▸ **WHAT YOU HAVE TO DO**
Extract every line of the material below and reproduce it faithfully.

▸ **RECORDED DATA**
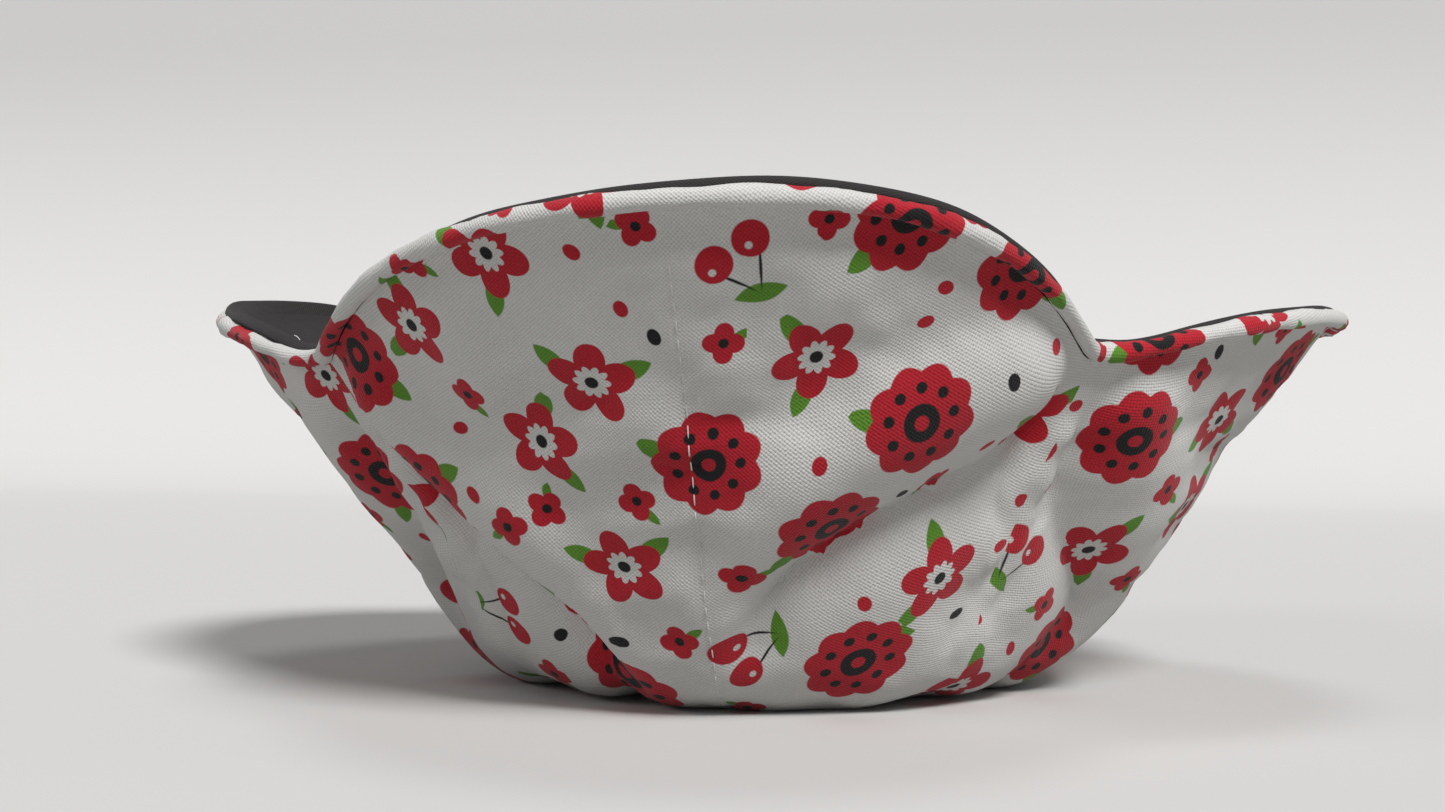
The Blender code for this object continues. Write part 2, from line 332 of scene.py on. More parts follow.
def lobe_shape(azimuths):
    """Radius and height of the rim, and a share that is 1 at a lobe's middle and 0 at a dart."""
    lobe, angle = in_lobe(azimuths)
    from_dart = HALF_LOBE - np.abs(angle)
    softened = np.hypot(from_dart, NOTCH_SOFTNESS) - NOTCH_SOFTNESS
    whole = np.hypot(HALF_LOBE, NOTCH_SOFTNESS) - NOTCH_SOFTNESS
    to_dart = np.clip(1 - softened / whole, 1e-6, 1)
    across = smooth_step(0.5 + angle / (2 * HALF_LOBE))

    def at_dart(values):
        values = np.array(values)
        return values[lobe - 1] * (1 - across) + values[lobe] * across

    reach = at_dart(DART_REACH)
    reach += (np.array(TIP_REACH)[lobe] - reach) * (1 - to_dart**PLAN_ROUNDNESS)
    rise = at_dart(DART_RISE)
    rise += (np.array(TIP_RISE)[lobe] - rise) * (1 - to_dart**RISE_ROUNDNESS)
    rise += np.array(SHOULDER_TILT)[lobe] * np.sin(np.radians(4 * angle))
    return REACH * reach, HEIGHT * rise, 1 - to_dart**2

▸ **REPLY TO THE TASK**
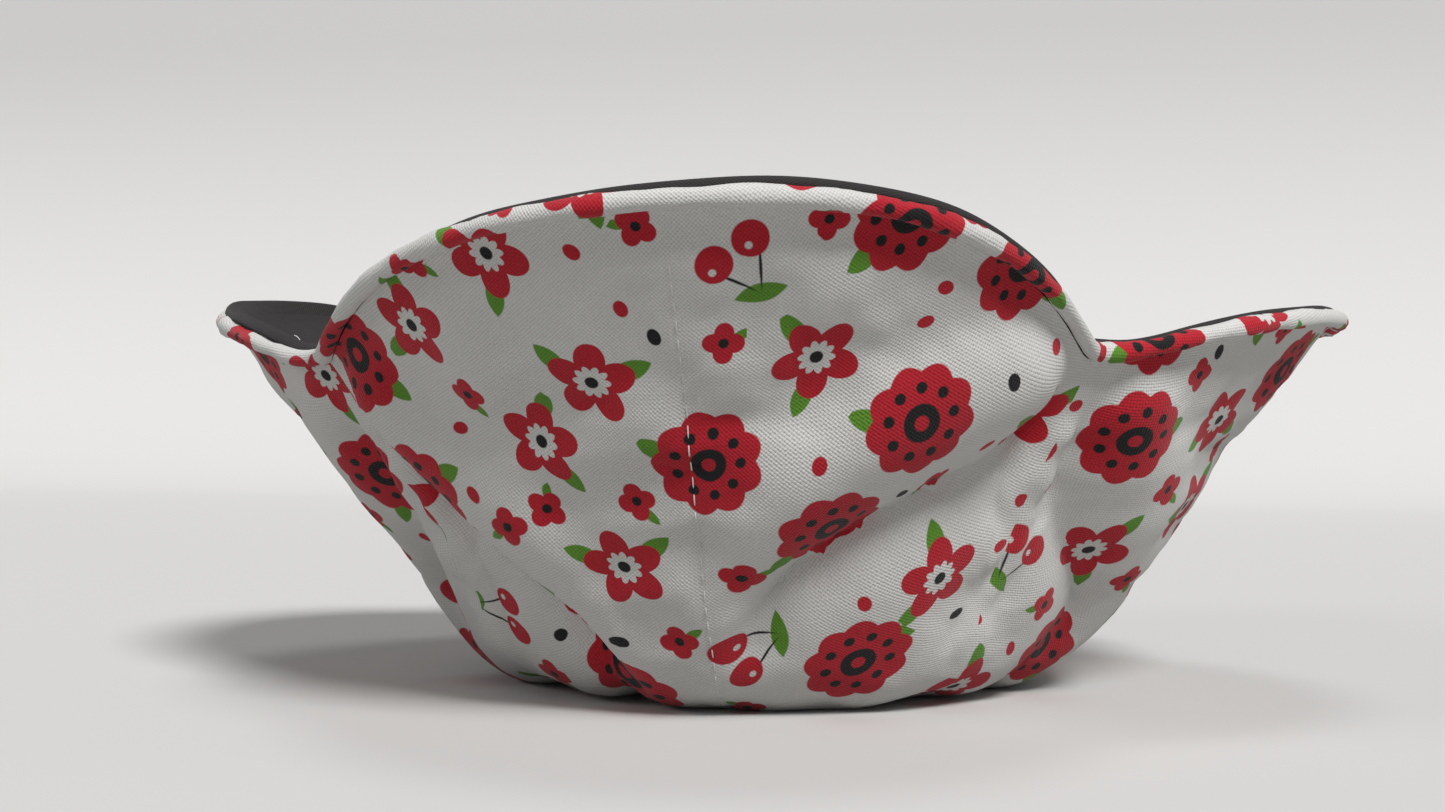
The Blender code for this object continues. Write part 2, from line 332 of scene.py on. More parts follow.
def lobe_shape(azimuths):
    """Radius and height of the rim, and a share that is 1 at a lobe's middle and 0 at a dart."""
    lobe, angle = in_lobe(azimuths)
    from_dart = HALF_LOBE - np.abs(angle)
    softened = np.hypot(from_dart, NOTCH_SOFTNESS) - NOTCH_SOFTNESS
    whole = np.hypot(HALF_LOBE, NOTCH_SOFTNESS) - NOTCH_SOFTNESS
    to_dart = np.clip(1 - softened / whole, 1e-6, 1)
    across = smooth_step(0.5 + angle / (2 * HALF_LOBE))

    def at_dart(values):
        values = np.array(values)
        return values[lobe - 1] * (1 - across) + values[lobe] * across

    reach = at_dart(DART_REACH)
    reach += (np.array(TIP_REACH)[lobe] - reach) * (1 - to_dart**PLAN_ROUNDNESS)
    rise = at_dart(DART_RISE)
    rise += (np.array(TIP_RISE)[lobe] - rise) * (1 - to_dart**RISE_ROUNDNESS)
    rise += np.array(SHOULDER_TILT)[lobe] * np.sin(np.radians(4 * angle))
    return REACH * reach, HEIGHT * rise, 1 - to_dart**2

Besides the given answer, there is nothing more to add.